18.CQ Researcher, February 25, 1994, Volume 4, No. 8, pg. 176
"Adult prisons usually deprive youths of the rehabilitation programs they likely would receive in a juvenile setting."
--Ira M. Schwartz, former head of the Justice Department's Office of Juvenile Justice and Deliquency


Chronic Offenders

19.CQ Researcher, February 25, 1994, Volume 4, No. 8, pg. 178
"You get a couple of kids who kill and are remorseless and people say 'Let's treat them all like adults.'  What happens is you widen the net and scoop in a lot of other offenders who could be handled adequately in the juvenile system."
--Edward J. Loughran, director of the Robert F. Kennedy Memorial Juvenile Justice Project in Boston.


20.CQ Researcher, February 25, 1994, Volume 4, No. 8, pg. 176
"Chronic offenders only 18 percent of the delinquents."
		--A Philedelphia study of 975 youths ages 10-18

If they have a value of Safety

21.Harvard Civil Rights-Civil Liberties Review, "The Decision to Transfer Juveniles to Adult Court", vol. 30, 199, pg. 528.
"Rehabilitation has long been the public safety goal of the juvenile justice system.  In addition to addressing the needs of the individual child, rehabilitation promotes public safety by reforming juveniles from a future life of crime.  The adult system, in contrast, has abdicated any rehabilitive ideal."
		--Catherine Guttman 

On Rawls Theory of Justice

22.Philosophy in Practice, Understanding Value Debate, cc. 1996, pg. 70
"The type of justice that Rawls is concerned with is distributive justice, which concerns how things (money, power, property) ought to be distributed among the members of a society.  Rawls is not talking about procedural justice, criminal justice, or any sort of court room related justice;  that is simply not his concern.  
--R. Eric Barnes, Ph.

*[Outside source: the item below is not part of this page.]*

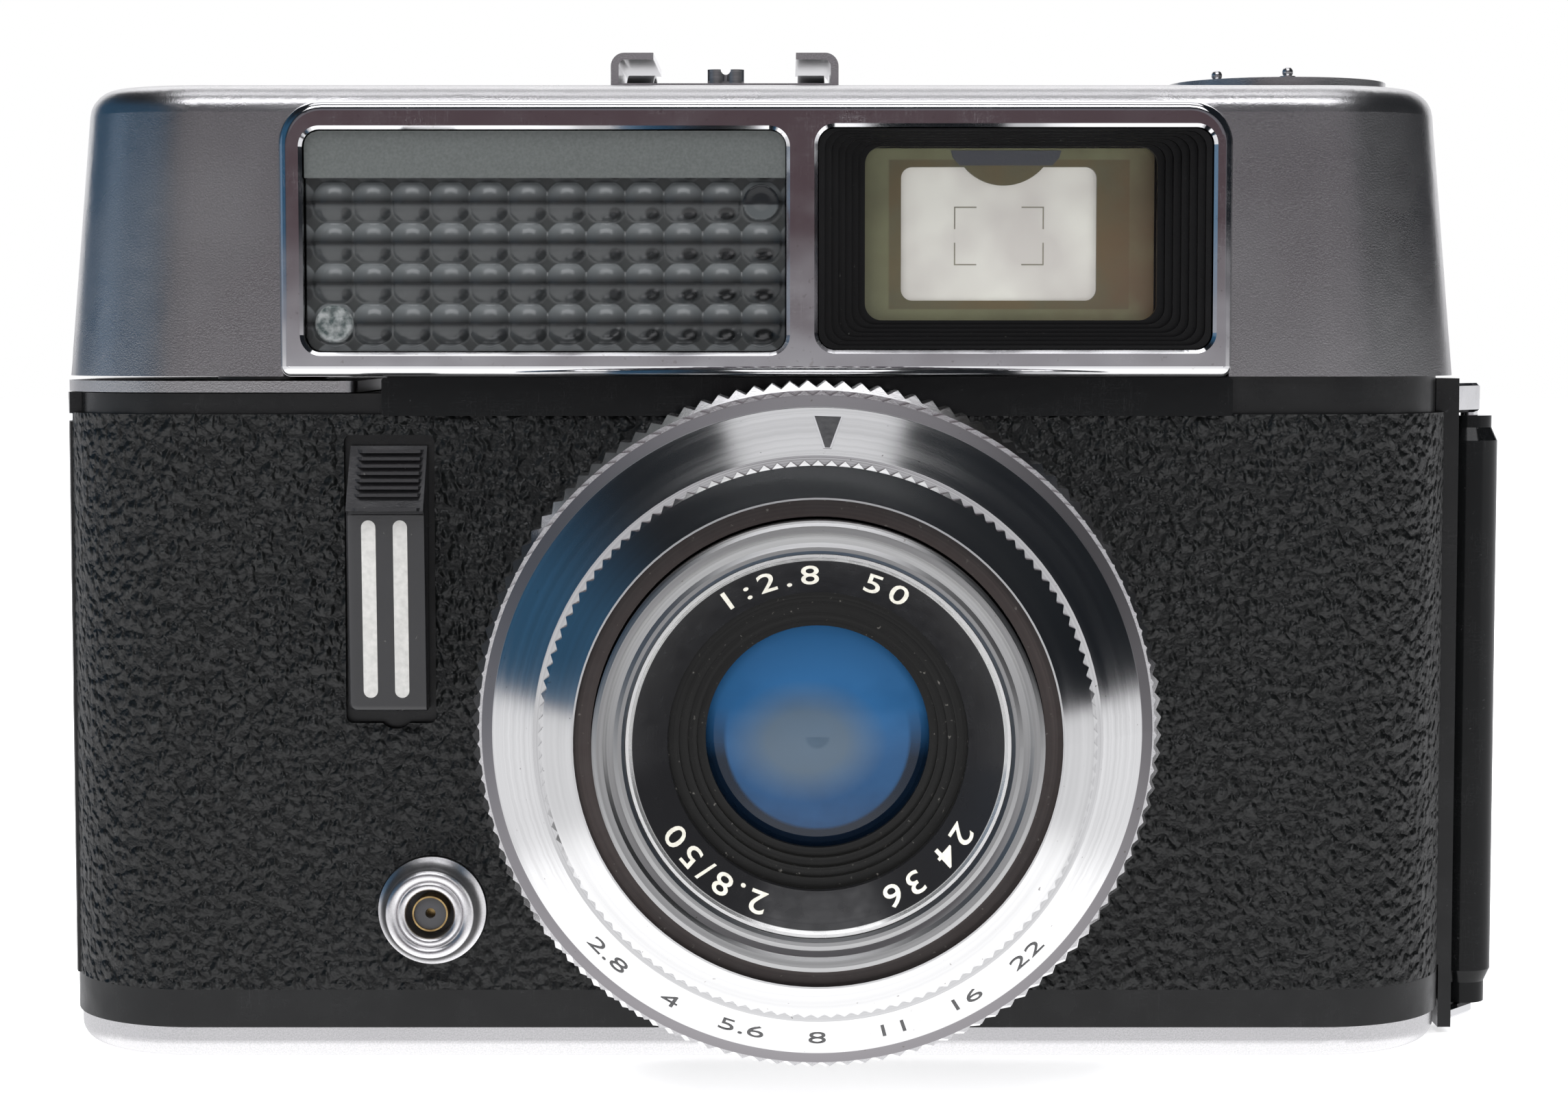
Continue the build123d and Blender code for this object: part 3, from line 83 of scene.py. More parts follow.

D. in Philosophy and teacher at the University of North Carolina

On Locke's Social Contract

23.Second Treatise of Government, pg. 54
"Though I have said above that all men by nature are equal I cannot be supposed to understand all sorts of equality;  age or virtue may give a man a just precedency.  Children, I confess are not born in this state of equality."